Loin de considérer que son étude constitue la somme d’une théologie biblique, une vérité absolue et non contestable, Marc Girard la présente plutôt comme l’œuvre d’un défricheur qui a eu le courage de « l’explorateur naïf désireux de percer les mystères de la jungle » (p. 1901) que constitue, métaphoriquement, les symboles de la Bible considérée dans son entièreté, c’est-à-dire avec l’ensemble des textes de l’Ancien et du Nouveau Testament, incluant les textes deutérocanoniques. Car, pour l’auteur, l’étude exégétique de la Bible souffre encore de nos jours d’un « traitement séparé et quasi dichotomique des deux Testaments » (p. 1902). Non seulement Marc Girard a le mérite d’aborder la Bible en tant qu’œuvre unique et indivisible, du moins dans la perspective chrétienne, mais il a le mérite également de le faire en fondant son étude exégétique des symboles bibliques « sur une base transculturelle, universelle » (p. 1901). Avec une telle approche, affirme-t-il avec raison, « la Bible n’apparaît plus détachée, isolée, mais profondément enracinée dans le terreau de l’expérience humaine à tous les âges chronologiques et sous toutes les latitudes géographiques » (p. 1902).
Marc Girard a effectivement tenté dans cette étude d’aborder sous différents plans et angles (psychologique/onirologique, anthropologique, historique) les principaux symboles bibliques afin de montrer que ceux-ci s’inscrivent plus largement dans un terreau anthropologique universel, dans un patrimoine universel que la psychologie des profondeurs nomme l’« inconscient collectif ». Par conséquent, au-delà de certains particularismes propres aux récits bibliques, les principaux symboles que l’on retrouve dans la Bible se révèlent universels, car ils se sont humainement partagés, à différentes époques, par toutes les cultures. Ainsi, pour l’auteur, « la langue première, la seule qui soit innée et, en principe universelle, c’est la langue du symbole » (p. 50). Le lecteur ne devrait donc pas être décontenancé – car il partage également cet « inconscient collectif » avec le reste de l’humanité d’hier et d’aujourd’hui – et retrouvera dans cette étude de nombreux symboles bien connus tels que le feu, l’eau, les ténèbres, les nuages, les animaux, les chiffres, le vêtement ou les parties du corps, pour n’en nommer que quelques-uns. Ces symboles sont abordés en deux temps : d’abord à partir de considérations générales dont les contours sont précisés au fur et à mesure que progresse la réflexion de l’auteur, et ensuite à partir des textes bibliques qui font l’objet d’une attention particulière. Par conséquent, cette étude s’adresse non seulement à ceux qui s’intéressent de près ou de loin à la Bible, mais également à ceux qui désirent mieux comprendre certains des principaux symboles universaux.

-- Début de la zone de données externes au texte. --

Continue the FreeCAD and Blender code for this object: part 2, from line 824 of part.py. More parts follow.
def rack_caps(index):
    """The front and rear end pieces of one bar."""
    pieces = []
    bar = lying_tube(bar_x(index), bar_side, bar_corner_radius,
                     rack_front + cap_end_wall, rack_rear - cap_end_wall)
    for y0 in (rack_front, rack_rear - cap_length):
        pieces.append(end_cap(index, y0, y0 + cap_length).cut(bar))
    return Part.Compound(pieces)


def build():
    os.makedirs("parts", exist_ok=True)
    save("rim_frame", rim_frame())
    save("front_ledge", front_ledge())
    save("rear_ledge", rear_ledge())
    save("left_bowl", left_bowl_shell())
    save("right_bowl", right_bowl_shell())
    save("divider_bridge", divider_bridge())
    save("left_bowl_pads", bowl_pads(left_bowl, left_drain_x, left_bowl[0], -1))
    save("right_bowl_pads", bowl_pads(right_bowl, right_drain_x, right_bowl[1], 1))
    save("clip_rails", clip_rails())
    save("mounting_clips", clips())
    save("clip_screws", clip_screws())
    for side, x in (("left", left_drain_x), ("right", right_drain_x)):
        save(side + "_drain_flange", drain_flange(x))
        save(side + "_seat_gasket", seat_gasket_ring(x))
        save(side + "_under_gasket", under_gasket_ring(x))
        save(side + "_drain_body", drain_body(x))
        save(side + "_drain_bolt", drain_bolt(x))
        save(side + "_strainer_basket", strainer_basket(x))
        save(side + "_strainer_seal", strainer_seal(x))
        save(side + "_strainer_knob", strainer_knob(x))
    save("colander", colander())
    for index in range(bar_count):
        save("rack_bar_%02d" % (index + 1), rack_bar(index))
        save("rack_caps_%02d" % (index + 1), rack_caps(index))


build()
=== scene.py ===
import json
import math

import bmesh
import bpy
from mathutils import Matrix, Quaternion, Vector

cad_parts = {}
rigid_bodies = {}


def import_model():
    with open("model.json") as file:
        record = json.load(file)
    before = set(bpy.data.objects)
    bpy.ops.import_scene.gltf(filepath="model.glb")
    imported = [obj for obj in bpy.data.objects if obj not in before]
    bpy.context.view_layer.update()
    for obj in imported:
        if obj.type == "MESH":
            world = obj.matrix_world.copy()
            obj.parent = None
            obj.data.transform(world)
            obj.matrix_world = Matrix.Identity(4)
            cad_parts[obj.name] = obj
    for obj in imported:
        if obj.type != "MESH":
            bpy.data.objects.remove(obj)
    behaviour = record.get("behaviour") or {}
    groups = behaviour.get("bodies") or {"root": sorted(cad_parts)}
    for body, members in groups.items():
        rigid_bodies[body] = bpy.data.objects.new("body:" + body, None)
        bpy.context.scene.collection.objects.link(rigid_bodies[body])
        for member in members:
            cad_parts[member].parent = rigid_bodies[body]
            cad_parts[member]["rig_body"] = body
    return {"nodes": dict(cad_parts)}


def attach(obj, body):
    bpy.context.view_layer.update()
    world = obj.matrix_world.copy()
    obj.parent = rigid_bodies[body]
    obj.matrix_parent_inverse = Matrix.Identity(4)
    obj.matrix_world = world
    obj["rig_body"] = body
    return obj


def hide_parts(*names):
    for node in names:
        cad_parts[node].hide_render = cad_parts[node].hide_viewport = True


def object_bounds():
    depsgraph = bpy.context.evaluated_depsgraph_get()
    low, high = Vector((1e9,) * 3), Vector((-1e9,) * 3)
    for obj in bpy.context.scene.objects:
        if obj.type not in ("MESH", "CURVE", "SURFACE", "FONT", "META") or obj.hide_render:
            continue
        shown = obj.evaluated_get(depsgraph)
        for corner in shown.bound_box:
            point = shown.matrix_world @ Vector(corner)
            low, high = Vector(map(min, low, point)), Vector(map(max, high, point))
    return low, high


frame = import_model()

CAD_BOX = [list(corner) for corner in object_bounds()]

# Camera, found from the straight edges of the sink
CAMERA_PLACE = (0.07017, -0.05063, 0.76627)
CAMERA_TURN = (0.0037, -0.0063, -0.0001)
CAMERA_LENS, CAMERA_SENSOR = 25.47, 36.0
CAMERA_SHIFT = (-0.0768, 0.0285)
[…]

Mais encore faut-il comprendre en quoi consiste véritablement un symbole, tant ce concept est flou et souvent impalpable. Afin d’en préciser les contours, Marc Girard part d’une réflexion à la fois terminologique, méthodologique – inspirée, entre autres, de penseurs tels que Mircea Eliade, Paul Ricœur, Carl G. Jung, etc. –, épistémologique et typologique qui, bien que pouvant être rebutante pour un néophyte, est pédagogiquement bien élaborée quoiqu’un peu longue et parfois laborieuse pour un lectorat plus avisé. Cette volonté de l’auteur de rendre accessible sa réflexion au plus grand nombre de lecteurs, qu’ils soient des érudits ou des non-initiés, risque néanmoins de causer quelques irritants tant aux premiers – auxquels sont adressées les nombreuses et précieuses notes en bas de page – qu’aux seconds – auxquels sont adressées les nombreuses précisions explicatives dans le texte. Malgré cela, l’étude de Marc Girard suscitera un vif intérêt, car il constitue un imposant travail d’érudition et de synthèse qui deviendra un ouvrage indispensable de référence dans le domaine de l’exégèse et des symboles bibliques.
Un compte-rendu de Steeve Bélanger
Marc Girard, Symboles bibliques, langage universel. Pour une théologie des deux Testaments dans les sciences humaines, Montréal, Médiaspaul, 2016, 2040 pages (2 volumes).